== Dataset extract ==
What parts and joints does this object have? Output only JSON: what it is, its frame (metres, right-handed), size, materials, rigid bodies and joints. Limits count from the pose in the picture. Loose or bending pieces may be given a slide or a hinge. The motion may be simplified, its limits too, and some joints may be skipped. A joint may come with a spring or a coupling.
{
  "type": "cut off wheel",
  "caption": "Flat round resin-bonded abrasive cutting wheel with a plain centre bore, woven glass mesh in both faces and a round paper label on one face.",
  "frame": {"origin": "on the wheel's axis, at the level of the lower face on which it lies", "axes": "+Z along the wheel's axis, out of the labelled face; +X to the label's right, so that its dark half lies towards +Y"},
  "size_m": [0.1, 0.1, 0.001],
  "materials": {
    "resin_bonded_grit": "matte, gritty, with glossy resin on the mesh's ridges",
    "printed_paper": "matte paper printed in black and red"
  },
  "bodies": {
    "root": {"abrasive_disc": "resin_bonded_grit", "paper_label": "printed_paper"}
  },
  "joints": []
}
---
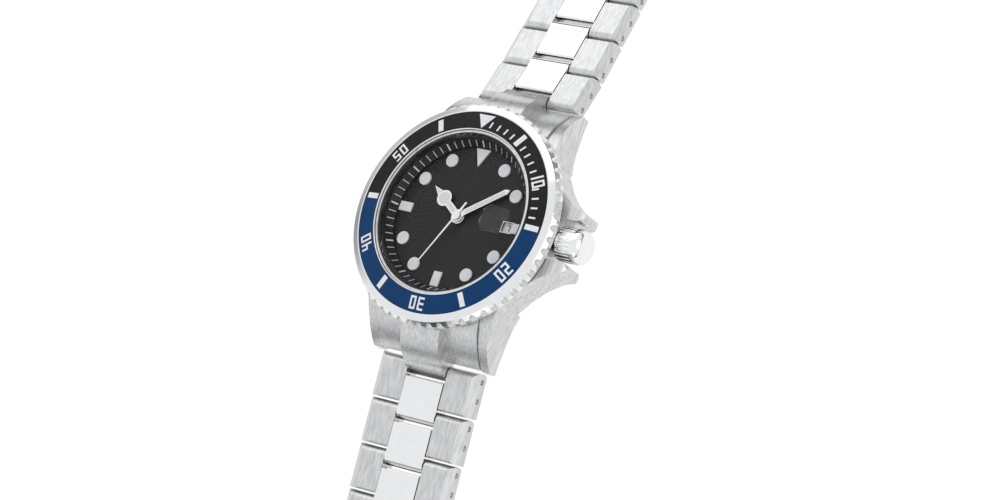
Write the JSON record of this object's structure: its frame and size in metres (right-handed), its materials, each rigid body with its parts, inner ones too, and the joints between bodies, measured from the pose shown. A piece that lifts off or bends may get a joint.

== What the task requires ==
Among the records above, how many lines carry the string "rigid"? Reply with the number alone.

== Task answer ==
2